Supplied material:
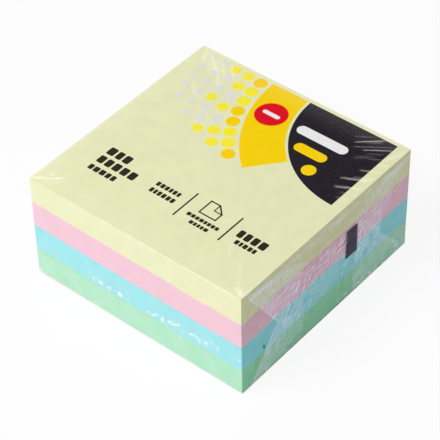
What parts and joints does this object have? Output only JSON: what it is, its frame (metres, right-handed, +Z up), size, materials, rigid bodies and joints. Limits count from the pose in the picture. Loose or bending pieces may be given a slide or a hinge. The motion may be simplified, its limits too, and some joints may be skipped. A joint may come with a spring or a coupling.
{
  "type": "sticky note pad",
  "caption": "Square block of pastel sticky note pads stacked in colours, sealed in a clear printed film with folded ends.",
  "frame": {"origin": "middle of the wrapped block's underside", "axes": "+Z up through the stack; +X along the label's lines of print, towards their right end; +Y towards the label's head, where the artwork is"},
  "size_m": [0.0764, 0.0761, 0.0366],
  "materials": {
    "note_yellow": "matte",
    "note_pink": "matte",
    "note_blue": "matte",
    "note_green": "matte",
    "liner_paper": "satin",
    "clear_film": "gloss",
    "ink_charcoal": "satin",
    "ink_text": "satin",
    "ink_amber": "satin",
    "ink_lemon": "satin",
    "ink_pale": "satin",
    "ink_red": "satin",
    "ink_white": "satin"
  },
  "bodies": {
    "root": {"yellow_notes": "note_yellow", "pink_notes": "note_pink", "blue_notes": "note_blue", "green_notes": "note_green", "backing_liner": "liner_paper", "film_wrap": "clear_film", "print_charcoal": "ink_charcoal", "eye_mark": "ink_charcoal", "print_text": "ink_text", "print_amber": "ink_amber", "print_lemon": "ink_lemon", "print_pale": "ink_pale", "print_red": "ink_red", "print_white": "ink_white"}
  },
  "joints": []
}
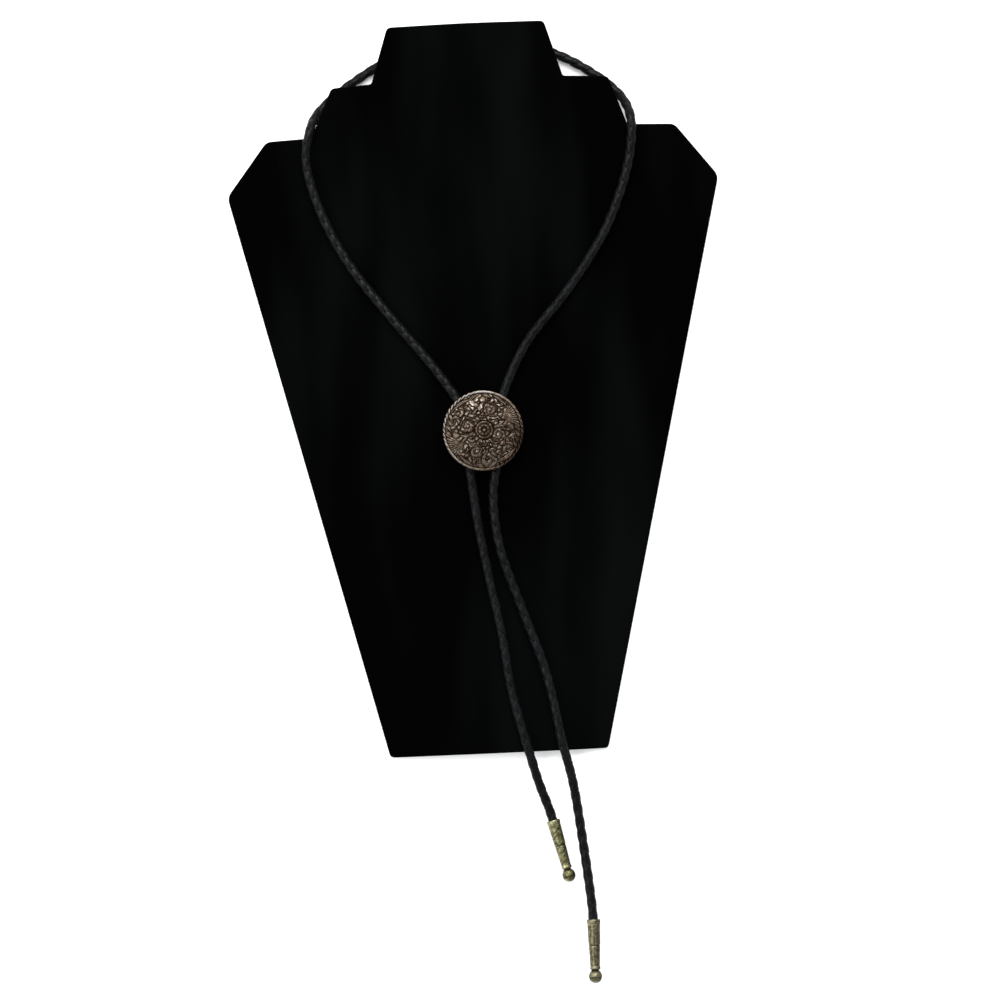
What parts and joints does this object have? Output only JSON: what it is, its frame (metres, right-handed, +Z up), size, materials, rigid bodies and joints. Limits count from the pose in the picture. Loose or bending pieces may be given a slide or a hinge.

Written problem: Using the listing above, reproduce each line without omission.

Task result:
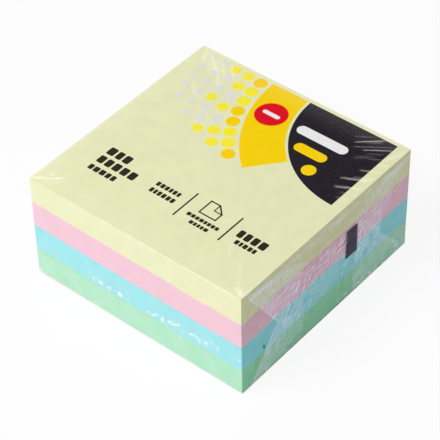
What parts and joints does this object have? Output only JSON: what it is, its frame (metres, right-handed, +Z up), size, materials, rigid bodies and joints. Limits count from the pose in the picture. Loose or bending pieces may be given a slide or a hinge. The motion may be simplified, its limits too, and some joints may be skipped. A joint may come with a spring or a coupling.
{
  "type": "sticky note pad",
  "caption": "Square block of pastel sticky note pads stacked in colours, sealed in a clear printed film with folded ends.",
  "frame": {"origin": "middle of the wrapped block's underside", "axes": "+Z up through the stack; +X along the label's lines of print, towards their right end; +Y towards the label's head, where the artwork is"},
  "size_m": [0.0764, 0.0761, 0.0366],
  "materials": {
    "note_yellow": "matte",
    "note_pink": "matte",
    "note_blue": "matte",
    "note_green": "matte",
    "liner_paper": "satin",
    "clear_film": "gloss",
    "ink_charcoal": "satin",
    "ink_text": "satin",
    "ink_amber": "satin",
    "ink_lemon": "satin",
    "ink_pale": "satin",
    "ink_red": "satin",
    "ink_white": "satin"
  },
  "bodies": {
    "root": {"yellow_notes": "note_yellow", "pink_notes": "note_pink", "blue_notes": "note_blue", "green_notes": "note_green", "backing_liner": "liner_paper", "film_wrap": "clear_film", "print_charcoal": "ink_charcoal", "eye_mark": "ink_charcoal", "print_text": "ink_text", "print_amber": "ink_amber", "print_lemon": "ink_lemon", "print_pale": "ink_pale", "print_red": "ink_red", "print_white": "ink_white"}
  },
  "joints": []
}
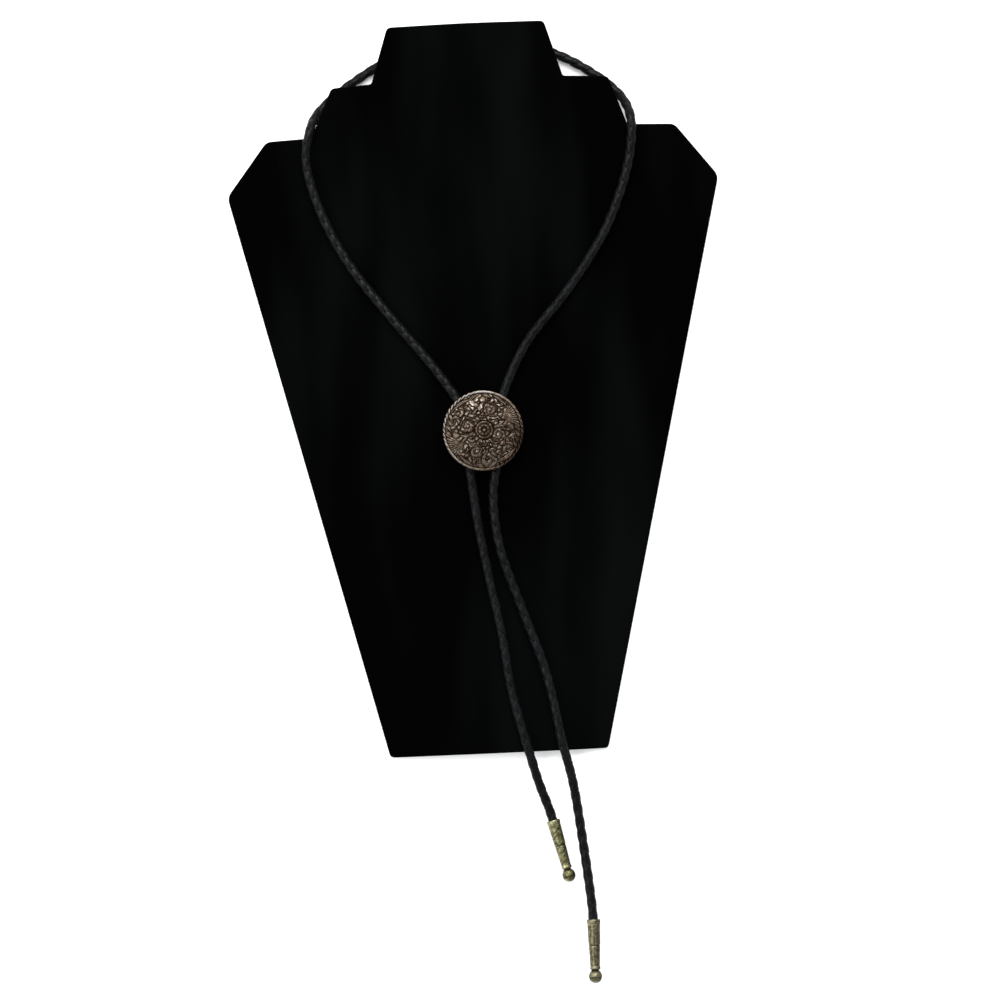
What parts and joints does this object have? Output only JSON: what it is, its frame (metres, right-handed, +Z up), size, materials, rigid bodies and joints. Limits count from the pose in the picture. Loose or bending pieces may be given a slide or a hinge.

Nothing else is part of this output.